Here's the inside of a typical optical mouse and the main components:

Components inside a low-cost optical mouse

  1. Scroll wheel. You can also click it down like the center button on a conventional mouse.
  2. LED (obscured by wheel).
  3. Switch detects when you press left mouse button. There's an identical switch on the right to detect the right mouse button and the whole click wheel is mounted on another switch so it doubles as a third, central button.
  4. Potentiometer (variable resistor) measures how much you turn the wheel.
  5. LED.
  6. Resistor.
  7. Mica capacitor.
  8. Electrolytic capacitor.
  9. Prism bends light from LED through 90° down onto desk.
  10. Light-detector chip measures light reflected from desk and sends details of mouse movements to computer.
  11. Resistors.
  12. USB cable connection to computer.
  13. LED shines light down onto desk.

A hi-res version of this image is available from our photo library.
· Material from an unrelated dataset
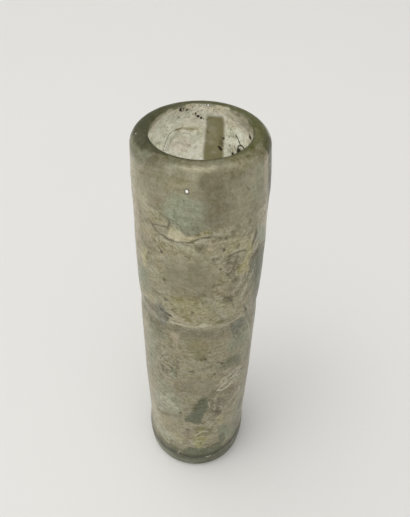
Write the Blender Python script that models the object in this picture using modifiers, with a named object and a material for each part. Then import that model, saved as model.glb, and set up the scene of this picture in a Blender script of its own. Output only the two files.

There's a slightly bigger version on our Flickr page.

A short history of the computer mouse

A basic computer mouse

For most of their history, computers were the province of egg-heads and boffins. You needed a maths degree just to understand the manual and you could only tell them what to do by feeding in a stack of index cards punched with holes. All that started to change when a brilliant US computer scientist named Douglas Engelbart (1925–) invented the computer mouse.

Engelbart realized computers were far too useful just for boffins: he could see they had the power to change people's lives. But he could also see that they needed to be much easier to use. So, during the 1960s, he pioneered most of the easy-to-use computer technologies that we now take for granted, including on-screen word processing, hypertext (the way of linking documents together used in web pages like these), windows (so you can have more than one document or program in view at a time), and video conferencing.

But he's still best known for inventing the mouse, or the "X-Y Position Indicator" as it was originally known. That stuffy name was dropped when someone spotted that the cable hanging out looked just like a mouse's tail. From then on, Engelbart's invention was known simply as the "mouse".